Data lines:
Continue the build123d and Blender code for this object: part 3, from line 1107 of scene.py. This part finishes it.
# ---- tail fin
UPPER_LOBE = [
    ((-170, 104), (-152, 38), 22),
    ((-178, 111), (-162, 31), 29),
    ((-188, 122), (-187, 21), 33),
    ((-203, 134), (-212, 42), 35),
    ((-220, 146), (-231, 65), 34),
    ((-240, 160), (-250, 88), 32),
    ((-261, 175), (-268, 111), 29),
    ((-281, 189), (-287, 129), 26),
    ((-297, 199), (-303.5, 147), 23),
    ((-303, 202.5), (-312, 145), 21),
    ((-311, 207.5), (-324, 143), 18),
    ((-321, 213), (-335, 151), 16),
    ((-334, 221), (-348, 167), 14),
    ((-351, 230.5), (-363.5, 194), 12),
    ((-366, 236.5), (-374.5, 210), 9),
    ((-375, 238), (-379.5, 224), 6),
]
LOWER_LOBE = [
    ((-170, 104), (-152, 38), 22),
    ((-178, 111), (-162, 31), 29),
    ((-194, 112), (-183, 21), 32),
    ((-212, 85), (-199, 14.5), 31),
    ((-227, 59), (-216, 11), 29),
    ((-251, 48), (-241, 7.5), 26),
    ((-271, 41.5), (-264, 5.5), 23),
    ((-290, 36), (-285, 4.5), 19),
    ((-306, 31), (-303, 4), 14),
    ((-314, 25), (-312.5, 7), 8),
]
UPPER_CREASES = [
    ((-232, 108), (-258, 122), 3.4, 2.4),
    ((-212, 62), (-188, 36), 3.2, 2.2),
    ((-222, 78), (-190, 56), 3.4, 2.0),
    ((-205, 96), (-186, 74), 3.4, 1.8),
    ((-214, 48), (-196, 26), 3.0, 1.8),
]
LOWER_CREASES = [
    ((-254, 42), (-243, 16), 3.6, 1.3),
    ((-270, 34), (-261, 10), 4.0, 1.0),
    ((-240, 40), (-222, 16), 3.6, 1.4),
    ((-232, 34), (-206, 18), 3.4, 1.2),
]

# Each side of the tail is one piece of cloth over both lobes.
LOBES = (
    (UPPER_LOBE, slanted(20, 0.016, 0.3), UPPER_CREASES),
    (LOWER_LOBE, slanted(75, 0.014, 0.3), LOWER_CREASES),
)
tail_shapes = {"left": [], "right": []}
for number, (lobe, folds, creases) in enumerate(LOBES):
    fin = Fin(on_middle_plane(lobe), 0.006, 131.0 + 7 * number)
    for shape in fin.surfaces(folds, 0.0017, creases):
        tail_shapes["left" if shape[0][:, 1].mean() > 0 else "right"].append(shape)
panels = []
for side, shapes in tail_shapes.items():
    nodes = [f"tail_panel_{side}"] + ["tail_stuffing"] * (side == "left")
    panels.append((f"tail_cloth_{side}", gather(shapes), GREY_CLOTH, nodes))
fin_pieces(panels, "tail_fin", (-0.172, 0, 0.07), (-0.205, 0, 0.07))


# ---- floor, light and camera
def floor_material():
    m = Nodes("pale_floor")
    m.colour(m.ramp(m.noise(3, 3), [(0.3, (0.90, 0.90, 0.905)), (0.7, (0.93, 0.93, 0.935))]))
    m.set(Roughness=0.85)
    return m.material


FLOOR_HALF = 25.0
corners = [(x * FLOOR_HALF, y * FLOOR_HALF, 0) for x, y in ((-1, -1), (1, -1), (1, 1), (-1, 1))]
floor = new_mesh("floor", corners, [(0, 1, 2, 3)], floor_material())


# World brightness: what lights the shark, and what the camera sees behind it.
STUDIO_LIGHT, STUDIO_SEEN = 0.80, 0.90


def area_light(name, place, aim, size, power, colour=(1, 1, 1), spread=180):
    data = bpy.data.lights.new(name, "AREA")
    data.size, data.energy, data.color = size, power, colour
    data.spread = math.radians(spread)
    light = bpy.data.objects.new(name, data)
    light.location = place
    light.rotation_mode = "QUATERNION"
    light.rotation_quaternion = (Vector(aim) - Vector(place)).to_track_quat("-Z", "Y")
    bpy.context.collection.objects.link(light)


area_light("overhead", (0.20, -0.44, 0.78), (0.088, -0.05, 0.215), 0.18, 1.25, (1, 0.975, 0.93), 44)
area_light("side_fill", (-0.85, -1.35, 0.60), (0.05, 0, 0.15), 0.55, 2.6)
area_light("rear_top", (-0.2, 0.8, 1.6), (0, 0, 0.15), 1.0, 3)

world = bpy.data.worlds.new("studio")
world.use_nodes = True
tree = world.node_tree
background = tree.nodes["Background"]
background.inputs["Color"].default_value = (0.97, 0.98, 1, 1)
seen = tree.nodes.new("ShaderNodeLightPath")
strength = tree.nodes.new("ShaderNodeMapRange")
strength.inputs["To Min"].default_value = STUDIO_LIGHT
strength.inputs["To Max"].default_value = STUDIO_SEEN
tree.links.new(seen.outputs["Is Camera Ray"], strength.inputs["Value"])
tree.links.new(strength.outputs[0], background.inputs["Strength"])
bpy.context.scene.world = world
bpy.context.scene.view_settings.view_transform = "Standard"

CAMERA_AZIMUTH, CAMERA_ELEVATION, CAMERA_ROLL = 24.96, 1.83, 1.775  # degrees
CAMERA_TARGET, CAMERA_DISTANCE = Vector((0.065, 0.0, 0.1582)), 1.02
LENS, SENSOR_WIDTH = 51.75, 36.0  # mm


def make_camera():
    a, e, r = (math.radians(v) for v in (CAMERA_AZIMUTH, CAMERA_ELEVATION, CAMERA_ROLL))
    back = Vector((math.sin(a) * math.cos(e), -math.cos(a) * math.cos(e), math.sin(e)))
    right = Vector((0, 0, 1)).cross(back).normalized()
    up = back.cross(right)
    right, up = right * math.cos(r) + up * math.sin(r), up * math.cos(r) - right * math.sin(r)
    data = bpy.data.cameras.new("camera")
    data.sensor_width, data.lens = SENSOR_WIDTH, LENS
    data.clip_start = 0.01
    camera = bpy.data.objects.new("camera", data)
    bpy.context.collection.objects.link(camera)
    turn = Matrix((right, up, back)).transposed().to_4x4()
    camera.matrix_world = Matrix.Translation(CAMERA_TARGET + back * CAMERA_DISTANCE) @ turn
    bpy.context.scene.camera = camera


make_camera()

The request: Copy all of the data exactly.

The output:
Continue the build123d and Blender code for this object: part 3, from line 1107 of scene.py. This part finishes it.
# ---- tail fin
UPPER_LOBE = [
    ((-170, 104), (-152, 38), 22),
    ((-178, 111), (-162, 31), 29),
    ((-188, 122), (-187, 21), 33),
    ((-203, 134), (-212, 42), 35),
    ((-220, 146), (-231, 65), 34),
    ((-240, 160), (-250, 88), 32),
    ((-261, 175), (-268, 111), 29),
    ((-281, 189), (-287, 129), 26),
    ((-297, 199), (-303.5, 147), 23),
    ((-303, 202.5), (-312, 145), 21),
    ((-311, 207.5), (-324, 143), 18),
    ((-321, 213), (-335, 151), 16),
    ((-334, 221), (-348, 167), 14),
    ((-351, 230.5), (-363.5, 194), 12),
    ((-366, 236.5), (-374.5, 210), 9),
    ((-375, 238), (-379.5, 224), 6),
]
LOWER_LOBE = [
    ((-170, 104), (-152, 38), 22),
    ((-178, 111), (-162, 31), 29),
    ((-194, 112), (-183, 21), 32),
    ((-212, 85), (-199, 14.5), 31),
    ((-227, 59), (-216, 11), 29),
    ((-251, 48), (-241, 7.5), 26),
    ((-271, 41.5), (-264, 5.5), 23),
    ((-290, 36), (-285, 4.5), 19),
    ((-306, 31), (-303, 4), 14),
    ((-314, 25), (-312.5, 7), 8),
]
UPPER_CREASES = [
    ((-232, 108), (-258, 122), 3.4, 2.4),
    ((-212, 62), (-188, 36), 3.2, 2.2),
    ((-222, 78), (-190, 56), 3.4, 2.0),
    ((-205, 96), (-186, 74), 3.4, 1.8),
    ((-214, 48), (-196, 26), 3.0, 1.8),
]
LOWER_CREASES = [
    ((-254, 42), (-243, 16), 3.6, 1.3),
    ((-270, 34), (-261, 10), 4.0, 1.0),
    ((-240, 40), (-222, 16), 3.6, 1.4),
    ((-232, 34), (-206, 18), 3.4, 1.2),
]

# Each side of the tail is one piece of cloth over both lobes.
LOBES = (
    (UPPER_LOBE, slanted(20, 0.016, 0.3), UPPER_CREASES),
    (LOWER_LOBE, slanted(75, 0.014, 0.3), LOWER_CREASES),
)
tail_shapes = {"left": [], "right": []}
for number, (lobe, folds, creases) in enumerate(LOBES):
    fin = Fin(on_middle_plane(lobe), 0.006, 131.0 + 7 * number)
    for shape in fin.surfaces(folds, 0.0017, creases):
        tail_shapes["left" if shape[0][:, 1].mean() > 0 else "right"].append(shape)
panels = []
for side, shapes in tail_shapes.items():
    nodes = [f"tail_panel_{side}"] + ["tail_stuffing"] * (side == "left")
    panels.append((f"tail_cloth_{side}", gather(shapes), GREY_CLOTH, nodes))
fin_pieces(panels, "tail_fin", (-0.172, 0, 0.07), (-0.205, 0, 0.07))


# ---- floor, light and camera
def floor_material():
    m = Nodes("pale_floor")
    m.colour(m.ramp(m.noise(3, 3), [(0.3, (0.90, 0.90, 0.905)), (0.7, (0.93, 0.93, 0.935))]))
    m.set(Roughness=0.85)
    return m.material


FLOOR_HALF = 25.0
corners = [(x * FLOOR_HALF, y * FLOOR_HALF, 0) for x, y in ((-1, -1), (1, -1), (1, 1), (-1, 1))]
floor = new_mesh("floor", corners, [(0, 1, 2, 3)], floor_material())


# World brightness: what lights the shark, and what the camera sees behind it.
STUDIO_LIGHT, STUDIO_SEEN = 0.80, 0.90


def area_light(name, place, aim, size, power, colour=(1, 1, 1), spread=180):
    data = bpy.data.lights.new(name, "AREA")
    data.size, data.energy, data.color = size, power, colour
    data.spread = math.radians(spread)
    light = bpy.data.objects.new(name, data)
    light.location = place
    light.rotation_mode = "QUATERNION"
    light.rotation_quaternion = (Vector(aim) - Vector(place)).to_track_quat("-Z", "Y")
    bpy.context.collection.objects.link(light)


area_light("overhead", (0.20, -0.44, 0.78), (0.088, -0.05, 0.215), 0.18, 1.25, (1, 0.975, 0.93), 44)
area_light("side_fill", (-0.85, -1.35, 0.60), (0.05, 0, 0.15), 0.55, 2.6)
area_light("rear_top", (-0.2, 0.8, 1.6), (0, 0, 0.15), 1.0, 3)

world = bpy.data.worlds.new("studio")
world.use_nodes = True
tree = world.node_tree
background = tree.nodes["Background"]
background.inputs["Color"].default_value = (0.97, 0.98, 1, 1)
seen = tree.nodes.new("ShaderNodeLightPath")
strength = tree.nodes.new("ShaderNodeMapRange")
strength.inputs["To Min"].default_value = STUDIO_LIGHT
strength.inputs["To Max"].default_value = STUDIO_SEEN
tree.links.new(seen.outputs["Is Camera Ray"], strength.inputs["Value"])
tree.links.new(strength.outputs[0], background.inputs["Strength"])
bpy.context.scene.world = world
bpy.context.scene.view_settings.view_transform = "Standard"

CAMERA_AZIMUTH, CAMERA_ELEVATION, CAMERA_ROLL = 24.96, 1.83, 1.775  # degrees
CAMERA_TARGET, CAMERA_DISTANCE = Vector((0.065, 0.0, 0.1582)), 1.02
LENS, SENSOR_WIDTH = 51.75, 36.0  # mm


def make_camera():
    a, e, r = (math.radians(v) for v in (CAMERA_AZIMUTH, CAMERA_ELEVATION, CAMERA_ROLL))
    back = Vector((math.sin(a) * math.cos(e), -math.cos(a) * math.cos(e), math.sin(e)))
    right = Vector((0, 0, 1)).cross(back).normalized()
    up = back.cross(right)
    right, up = right * math.cos(r) + up * math.sin(r), up * math.cos(r) - right * math.sin(r)
    data = bpy.data.cameras.new("camera")
    data.sensor_width, data.lens = SENSOR_WIDTH, LENS
    data.clip_start = 0.01
    camera = bpy.data.objects.new("camera", data)
    bpy.context.collection.objects.link(camera)
    turn = Matrix((right, up, back)).transposed().to_4x4()
    camera.matrix_world = Matrix.Translation(CAMERA_TARGET + back * CAMERA_DISTANCE) @ turn
    bpy.context.scene.camera = camera


make_camera()